WHAT YOU WILL DO: Print, exactly as they stand, the lines from the start of the listing to the line containing "rim + shank])", inclusive.

DATA SHOWN:
+++++

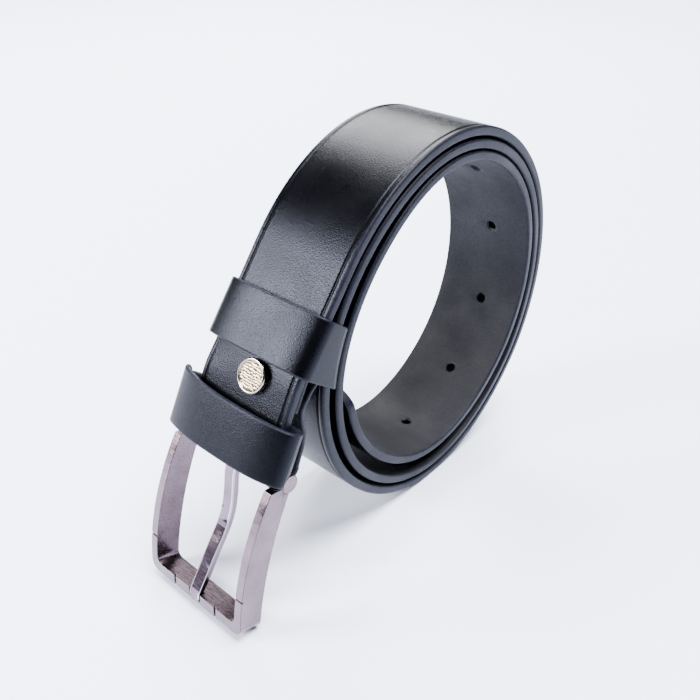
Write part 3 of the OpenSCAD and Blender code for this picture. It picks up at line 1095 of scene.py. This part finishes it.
@dataclass
class OrnamentalScrew:
    """The screw's round head: a bright rim round a recessed, rippled face, and its shank."""

    strap: Strap
    head_r: float = 5.1
    head_h: float = 2.0
    rim_w: float = 0.8
    dish: float = 0.5
    shank_r: float = 1.5
    shank_end: float = 2.0
    ripple: float = 0.06
    segments: int = 96
    face_rings: int = 9
    seat: float = 0.02

    def profile(self) -> list[tuple[float, float, int]]:
        """Radius, height above the leather and material number, from face to shank end."""
        r, top = self.head_r, self.head_h + self.seat
        floor, inner = top - self.dish, self.head_r - self.rim_w
        end = -self.strap.grip + self.shank_end
        face = [(inner * k / self.face_rings, floor) for k in range(1, self.face_rings + 1)]
        rim = [(inner + 0.06, floor + 0.1), (inner + 0.1, top - 0.12), (inner + 0.22, top),
               (r - 0.35, top), (r - 0.12, top - 0.12), (r, top - 0.38), (r, self.seat + 0.35),
               (r - 0.1, self.seat + 0.1), (r - 0.35, self.seat)]
        shank = [(self.shank_r, self.seat), (self.shank_r, end + 0.3), (self.shank_r - 0.3, end)]
        return ([(*place, Head.FACE) for place in face]
                + [(*place, Head.RIM) for place in rim + shank])

    def build(self) -> bpy.types.Object:
        """Turns the head on its axis and ripples its face."""
        route = self.strap.route
        x, z = route.on_end(0, self.strap.screw_at)
        out = -Vector((route.back(route.end_slope)[0], 0, route.back(route.end_slope)[1]))
        place = Vector((x, -self.strap.screw_offset, z))
        turn = Vector((0, 0, 1)).rotation_difference(out).to_matrix()
        points = [place + turn @ Vector((0, 0, self.head_h + self.seat - self.dish))]
        faces, sides = [], []
        rows = self.profile()
        for radius, height, side in rows:
            for k in range(self.segments):
                a = math.tau * k / self.segments
                px, py = radius * math.cos(a), radius * math.sin(a)
                wave = 0.0
                if side == Head.FACE and radius < self.head_r - self.rim_w - 0.01:
                    wave = self.ripple * (math.sin(2.4 * px + 1.3 * math.sin(1.7 * py + 0.6))
                                          * math.cos(1.9 * py + 0.9 * math.sin(1.3 * px)))
                points.append(place + turn @ Vector((px, py, height + wave)))
        n = self.segments
        for k in range(n):
            faces.append((0, 1 + k, 1 + (k + 1) % n))
            sides.append(Head.FACE)
        for i in range(len(rows) - 1):
            for k in range(n):
                here, after, m = 1 + i * n, 1 + (i + 1) * n, (k + 1) % n
                faces.append((here + k, after + k, after + m, here + m))
                sides.append(rows[i + 1][2])
        faces.append(tuple(1 + (len(rows) - 1) * n + k for k in range(n)))
        sides.append(Head.RIM)
        head = make_object("ornamental_screw", points, faces, sides,
                           [GOLD_RIM.material(), AntiqueFace().material()])
        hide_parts("screw_head")
        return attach(head, Body.BELT.value)


@dataclass
class Buckle:
    """The hinged frame with its bar and prong, and the small hardware of the strap end."""

    nodes: dict[str, bpy.types.Object]
    frame_edge: float = 0.15
    prong_edge: float = 0.5
    rod_edge: float = 0.2
    wire_edge: float = 0.12
    frame_angle: float = 60.0

    def dress(self) -> list[bpy.types.Object]:
        """Eases the edges of the solids and plates them."""
        frame, prong = self.nodes["buckle_frame"], self.nodes["prong"]
        # The frame's eased edges take the darker plating, a painted dark reflection along them.
        plate(frame, SATIN, PAINTED_DARK_EDGE_REFLECTION)
        ease_edges(frame, self.frame_edge, 1, self.frame_angle, clamp=False)
        # The prong's eased edges take the polished plating, whose brighter colour is a painted
        # highlight.
        plate(prong, PRONG_PLATE, PAINTED_HIGHLIGHT_EDGE)
        ease_edges(prong, self.prong_edge, 1, clamp=False)
        for name, finish, width in (("buckle_bar", WIRE, self.rod_edge),
                                    ("screw_post", GOLD_RIM, self.rod_edge),
                                    ("lower_keeper_staple", WIRE, self.wire_edge),
                                    ("upper_keeper_staple", WIRE, self.wire_edge)):
            plate(self.nodes[name], finish)
            ease_edges(self.nodes[name], width)
        return [frame, prong]


# ---- The room ----


@dataclass(frozen=True)
class SoftBox:
    """A soft box: where it hangs, its width and height, and its power in watts."""

    name: str
    at: tuple[float, float, float]
    size: Flat
    power: float


BOXES = (SoftBox("box behind on the right", (650, 710, 900), (640, 700), 29.0),
         SoftBox("box behind on the left", (-900, 710, 600), (430, 520), 50.0))


@dataclass
class Studio:
    """The floor, the lights, the pale room and the camera."""

    camera_at: tuple[float, float, float] = (-172.72, -138.40, 196.53)
    right: tuple[float, float, float] = (0.65624, -0.75432, 0.01856)
    up: tuple[float, float, float] = (0.39480, 0.36423, 0.84349)
    back: tuple[float, float, float] = (-0.64302, -0.54620, 0.53683)
    lens: float = 40.35
    sensor: float = 36.0
    floor_half: float = 6000.0
    room_colour: tuple[float, float, float, float] = (0.93, 0.95, 1.0, 1.0)
    room_strength: float = 0.12
    backdrop_strength: float = 6.0
    ceiling_from: tuple[float, float, float] = (0.15, -0.15, 0.97)
    ceiling_strength: float = 15.0
    ceiling_angle: float = 36.0
    aim: tuple[float, float, float] = (0, 0, 60)

    def build(self) -> None:
        """Sets up the room."""
        self.floor()
        self.room()
        self.ceiling()
        for box in BOXES:
            self.soft_box(box)
        self.camera()

    def floor(self) -> None:
        """Lays the paper, with a fine mesh under the belt."""
        steps = [self.floor_half * k for k in (-1, -0.4, -0.1, -0.03, 0, 0.03, 0.1, 0.4, 1)]
        n = len(steps)
        points = [Vector((x, y, -0.02)) for y in steps for x in steps]
        faces = [(j * n + i, j * n + i + 1, (j + 1) * n + i + 1, (j + 1) * n + i)
                 for j in range(n - 1) for i in range(n - 1)]
        make_object("floor", points, faces, [0] * len(faces), [PaperFloor().material()])

    def room(self) -> None:
        """Fills the dim room with a little light, with a white backdrop beyond the paper."""
        world = bpy.data.worlds.new("pale room")
        bpy.context.scene.world = world
        world.use_nodes = True
        tree = world.node_tree
        background = tree.nodes["Background"]
        background.inputs["Color"].default_value = self.room_colour
        rays, strength = tree.nodes.new("ShaderNodeLightPath"), tree.nodes.new("ShaderNodeMapRange")
        strength.inputs["To Min"].default_value = self.room_strength
        strength.inputs["To Max"].default_value = self.backdrop_strength
        tree.links.new(rays.outputs["Is Camera Ray"], strength.inputs["Value"])
        tree.links.new(strength.outputs[0], background.inputs["Strength"])

    def ceiling(self) -> None:
        """Hangs the wide soft light that washes the paper evenly."""
        light = bpy.data.lights.new("ceiling wash", "SUN")
        light.energy, light.angle = self.ceiling_strength, math.radians(self.ceiling_angle)
        lamp = add_object("ceiling wash", light)
        lamp.rotation_euler = (-Vector(self.ceiling_from)).to_track_quat("-Z", "Y").to_euler()

    def soft_box(self, box: SoftBox) -> None:
        """Hangs a soft box and points it at the belt.

        Args:
            box: The box.
        """
        light = bpy.data.lights.new(box.name, "AREA")
        light.shape, light.size, light.size_y = "RECTANGLE", box.size[0] * MM, box.size[1] * MM
        light.energy = box.power
        lamp = add_object(box.name, light)
        lamp.location = Vector(box.at) * MM
        way = Vector(self.aim) - Vector(box.at)
        lamp.rotation_euler = way.to_track_quat("-Z", "Y").to_euler()

    def camera(self) -> None:
        """Places the camera."""
        lens = bpy.data.cameras.new("camera")
        lens.lens, lens.sensor_width = self.lens, self.sensor
        lens.clip_start, lens.clip_end = 0.01, 50.0
        camera = add_object("camera", lens)
        axes = Matrix((self.right, self.up, self.back)).transposed()
        camera.matrix_world = Matrix.Translation(Vector(self.camera_at) * MM) @ axes.to_4x4()
        bpy.context.scene.camera = camera


def main() -> None:
    """Builds the belt and its room."""
    logging.basicConfig(level=logging.INFO, format="%(name)s: %(message)s")
    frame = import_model()
    route = BeltRoute()
    strap = Strap(route, LeatherStrip(35.0))
    LOG.info("strap: %d faces", len(strap.build().data.polygons))
    backing = BackingLeaf(strap, LeatherStrip(34.0, corner=0.5, crease_depth=0))
    LOG.info("backing leaf: %d faces", len(backing.build().data.polygons))

    for keeper in (lower_keeper(route), upper_keeper(route)):
        LOG.info("%s: %d faces", keeper.name, len(keeper.build().data.polygons))
    LOG.info("ornamental screw: %d faces", len(OrnamentalScrew(strap).build().data.polygons))
    for piece in Buckle(frame["nodes"]).dress():
        LOG.info("%s: plated", piece.name)
    Studio().build()


def lower_keeper(route: BeltRoute) -> Keeper:
    """The keeper beside the buckle, which goes round the strap end alone."""
    width, relief = 16.0, 3.35
    return Keeper("lower_keeper", Body.LOWER_LOOP, width, half=20.7, corner=1.85,
                  slope=route.end_slope, foot=route.on_end(0, 0.3),
                  back_depth=lambda up: route.strap_t + 0.4, bow=2.0, relief=relief,
                  belly=0.6, far_rise=1.7, far_reach=1.5, staple_up=(width + relief) / 2)


def upper_keeper(route: BeltRoute) -> Keeper:
    """The keeper that goes round the strap end and the coil's second turn."""
    at, slope = 30.5, route.lift_slope
    turn_from, turn_step, turn_steps = 280, 3, 40
    down, back = route.down(slope), route.back(slope)
    top = route.on_coil(route.lift_off)
    run = math.dist(top, route.bend()[0]) + route.bend_run + route.front_run - at
    turn = []
    for k in range(turn_steps + 1):
        p = route.on_coil(route.lift_off + turn_from + turn_step * k, route.strap_t)
        step = (p[0] - top[0], p[1] - top[1])
        turn.append((step[0] * down[0] + step[1] * down[1], step[0] * back[0] + step[1] * back[1]))
    turn.sort()
    foot = (top[0] + down[0] * run, top[1] + down[1] * run)
    return Keeper("upper_keeper", Body.UPPER_LOOP, width=17.4, half=17.8, corner=2.4,
                  slope=slope, foot=foot,
                  back_depth=lambda up: lookup_straight(run - up, turn) + 0.42,
                  bow=0.9, air=0.5, staple_up=8.7)


if __name__ == "__main__":
    main()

+++++

RESULT BELOW:
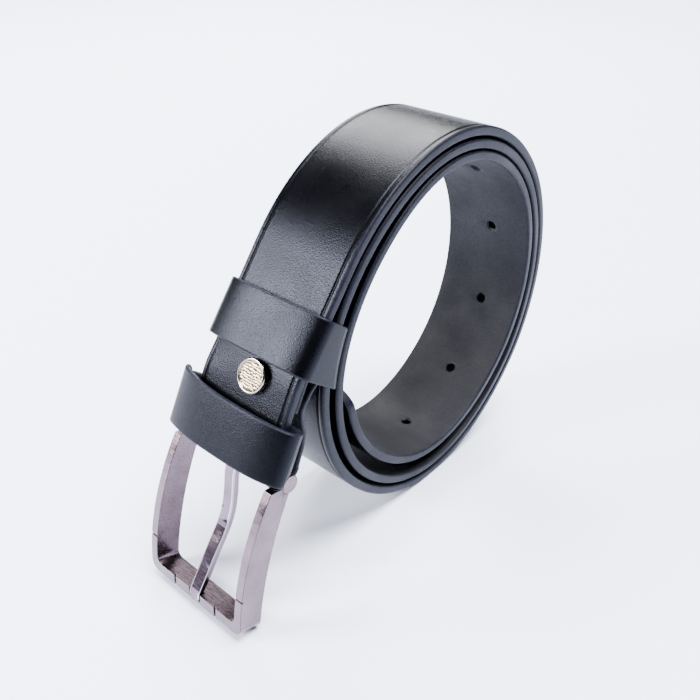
Write part 3 of the OpenSCAD and Blender code for this picture. It picks up at line 1095 of scene.py. This part finishes it.
@dataclass
class OrnamentalScrew:
    """The screw's round head: a bright rim round a recessed, rippled face, and its shank."""

    strap: Strap
    head_r: float = 5.1
    head_h: float = 2.0
    rim_w: float = 0.8
    dish: float = 0.5
    shank_r: float = 1.5
    shank_end: float = 2.0
    ripple: float = 0.06
    segments: int = 96
    face_rings: int = 9
    seat: float = 0.02

    def profile(self) -> list[tuple[float, float, int]]:
        """Radius, height above the leather and material number, from face to shank end."""
        r, top = self.head_r, self.head_h + self.seat
        floor, inner = top - self.dish, self.head_r - self.rim_w
        end = -self.strap.grip + self.shank_end
        face = [(inner * k / self.face_rings, floor) for k in range(1, self.face_rings + 1)]
        rim = [(inner + 0.06, floor + 0.1), (inner + 0.1, top - 0.12), (inner + 0.22, top),
               (r - 0.35, top), (r - 0.12, top - 0.12), (r, top - 0.38), (r, self.seat + 0.35),
               (r - 0.1, self.seat + 0.1), (r - 0.35, self.seat)]
        shank = [(self.shank_r, self.seat), (self.shank_r, end + 0.3), (self.shank_r - 0.3, end)]
        return ([(*place, Head.FACE) for place in face]
                + [(*place, Head.RIM) for place in rim + shank])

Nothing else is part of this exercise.